The manifest's components_mapping section uses two distinct levels of Jinja interpolation that execute at different times:

  1. Template-level interpolation resolves components_values during stream template building (e.g., {{ components_values["metrics"] }} expands into the actual metric list from the config).
  2. Runtime interpolation resolves stream_slice, config, and response during sync execution (e.g., {{ stream_slice.start_time }}).

To prevent the second level from being evaluated during template building (when stream_slice doesn't exist yet), the manifest wraps runtime expressions in {% raw %}...{% endraw %} blocks. For example:

value: "{% raw %}{{ stream_slice.start_time or config.get('date_ranges_start_date', day_delta(-730, '%Y-%m-%d')) }}{% endraw %}"
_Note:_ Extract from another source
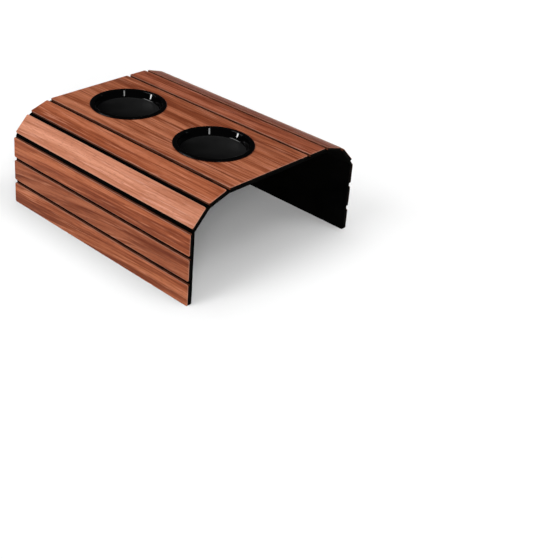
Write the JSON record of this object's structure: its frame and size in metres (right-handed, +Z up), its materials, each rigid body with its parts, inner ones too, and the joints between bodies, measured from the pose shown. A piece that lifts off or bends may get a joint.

The schema filter condition goes even further, using string concatenation with ~ to inject template-level values into a runtime expression:

{{ '{{ record.keys() | list | first in ' ~ (components_values["metrics"] | tojson) ~ ' }}' }}

Why this matters: Editing any interpolation in the components_mapping section requires understanding which level of interpolation applies. Forgetting a {% raw %} wrapper will cause a template build failure when the runtime variable doesn't exist yet. Conversely, wrapping a components_values reference in {% raw %} will leave it unresolved, producing broken requests.

3. Fully Dynamic Stream Construction from Config

Every stream in this connector is generated dynamically via ConfigComponentsResolver. There are no statically-defined streams in the manifest — only a google_analytics_stream_template that serves as a blueprint. The resolver takes user-defined custom reports (dimensions, metrics, optional pivots, cohorts, dimension filters) and the list of property IDs, then uses 12+ ComponentMappingDefinition entries to override nearly every part of the template:

  • The API path switches between :runReport and :runPivotReport based on whether pivots are configured
  • Pagination is conditionally disabled (NoPagination) for pivot reports since the GA4 API doesn't support pagination on pivot queries
  • The incremental sync cursor is auto-detected by scanning dimensions for date-like fields (date, yearWeek, yearMonth, year), with the first match becoming the cursor field
  • Stream naming follows a backward-compatible convention: the first property ID uses the plain report name, while additional property IDs get a Property<id> suffix (e.g., devices vs devicesProperty5729978930)
  • The schema is constructed at build time by fetching metadata from the GA4 API and filtering it against the requested metrics, then adding dimension fields via schema transformations

Why this matters: There is no single place in the manifest that shows what a given stream looks like at runtime. To understand the final shape of a stream, you must mentally execute the 12+ component mappings against the user's config. Adding a new feature (e.g., a new report parameter) requires adding a mapping entry and understanding how it interacts with all the conditional branches.

4. DimensionFilter Config Transformation

The connector uses a custom DimensionFilterConfigTransformation component to reshape dimension filter definitions from the user-facing config format into the format required by the GA4 RunReport API. This is performed as a record transformation at sync time, not as a config migration.

The transformation handles four filter types (andGroup, orGroup, notExpression, filter) and four sub-filter types (stringFilter, inListFilter, numericFilter, betweenFilter), each with different structural requirements. For example, matchType and operation fields arrive as single-element arrays from the config UI and must be unwrapped to plain strings.

Why this matters: The config schema for dimension filters looks nothing like the API request schema. If you need to add a new filter type or modify existing filter behavior, changes must be made in the DimensionFilterConfigTransformation component rather than in the manifest's request body interpolation, because the interpolation simply passes through the already-transformed result.

5. Cohort Reports Disable Date Ranges and Incremental Sync

When a custom report includes a cohortSpec with enabled: "true", the manifest's interpolation conditionally:

  • Replaces dateRanges in the request body with a cohortSpec block
  • Omits the startDate and endDate fields from record transformations and schema transformations
  • Skips adding the DatetimeBasedCursor incremental sync component entirely

This means cohort reports are always full-refresh with no incremental support, and their request body structure is fundamentally different from non-cohort reports.

Why this matters: The same stream template produces two structurally different API requests depending on whether cohorts are enabled. Testing or modifying cohort behavior requires tracing through all the {% if cohort %} conditionals scattered across multiple component mappings to understand the full impact.

6. Rate Limit Quota Cannot Be Self-Service Increased

Most Google APIs allow quota increases through the API & Services dashboard on GCP. However, the Google Analytics Data API is not one of them — the quota cannot be self-service increased from the GCP console.

If rate-limited requests increase and a higher quota is needed, you must reach out to the DoIT contact (via Ralph or Davin) to request a quota increase on our behalf.

Why this matters: Unlike most Google connectors where rate limit issues can be resolved by bumping quotas in the GCP console, GA4 rate limit issues require an external escalation through DoIT. This means rate limit problems cannot be quickly self-resolved and require coordination with external parties.